The Leeds Reforms committed to freeing up capital for investment and supporting growth and competitiveness in the banking sector. Significant progress has been made in progressing policy, though there is further work to do, notably on capital and foundation IRB, and some implementation dates will be in 2027 and beyond, meaning it is still too soon for certain potential benefits to be realised.
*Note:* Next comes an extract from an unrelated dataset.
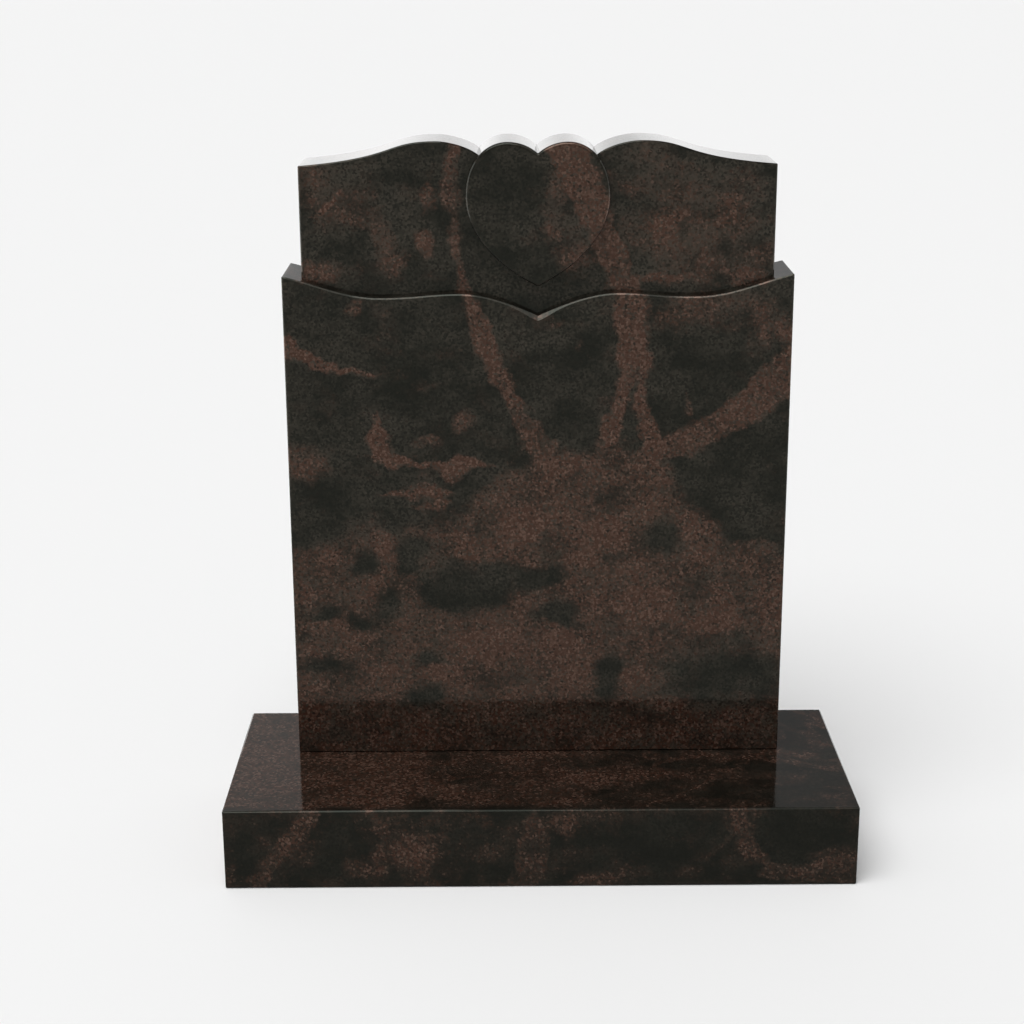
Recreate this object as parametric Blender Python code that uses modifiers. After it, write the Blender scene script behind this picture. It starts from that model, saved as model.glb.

Review and reform of the ring-fencing regime was high on the agenda ‘to strike the right balance between growth and stability’. The government published its conclusions and proposals in May 2026, with plans to take forward ‘a package of meaningful reform’ across five key issues which include creating a more agile and proportionate framework, allowing ring-fenced banks to provide more services to consumers and to share resources and services across the ring-fence, and addressing inefficiencies in the framework. Banks which lobbied for the regime to be scrapped altogether have so far been disappointed. The PRA intends to consult in summer 2026 on ways for banks to share resources and services more flexibly across the ring-fence.
The Financial Policy Committee’s promised assessment of bank capital requirements was published in December 2025 and included the decision to reduce the benchmark for Tier 1 capital from 14% to 13% of risk weighted assets (RWAs). Further priority areas for review or additional work include enhancing the usability of buffers, assessment of the functioning of the leverage ratio in the UK, interactions in capital requirements related to domestic exposures, an approach to the automatic indexation of regulatory thresholds (PRA to consult on this in 2026), and consideration of a systematic approach to the indexation of regulatory thresholds.
Changes to the MREL and resolution assessment thresholds were implemented on 1 January 2026 with some transitional provisions. Updates to resolution reporting and disclosures will come into effect from 1 January 2027.
The government also pledged to implement the Basel 3.1 requirements in a way that supported UK competitiveness. Final PRA policy (PS1/26) was published in January 2026, with no material changes to the ‘near-final’ rules that had been issued in September 2024. Implementation, as for the new ‘Strong and Simple’ regime for small domestic deposit takers, will be from 1 January 2027, with a carve-out for the new internal model approach (IMA) under the Basel market risk (FRTB) framework until 1 January 2028, to allow more time for the US approach to be clarified.
Finally, the Reforms proposed to make it easier for mid-sized banks to compete in the mortgage market. The PRA published Discussion Paper (DP) 1/25 on 31 July 2025, asking for feedback by 31 October on a possible ‘foundation IRB’ approach to replace the current ‘disproportionately challenging’ IRB approach for medium-sized firms. There has been no further update.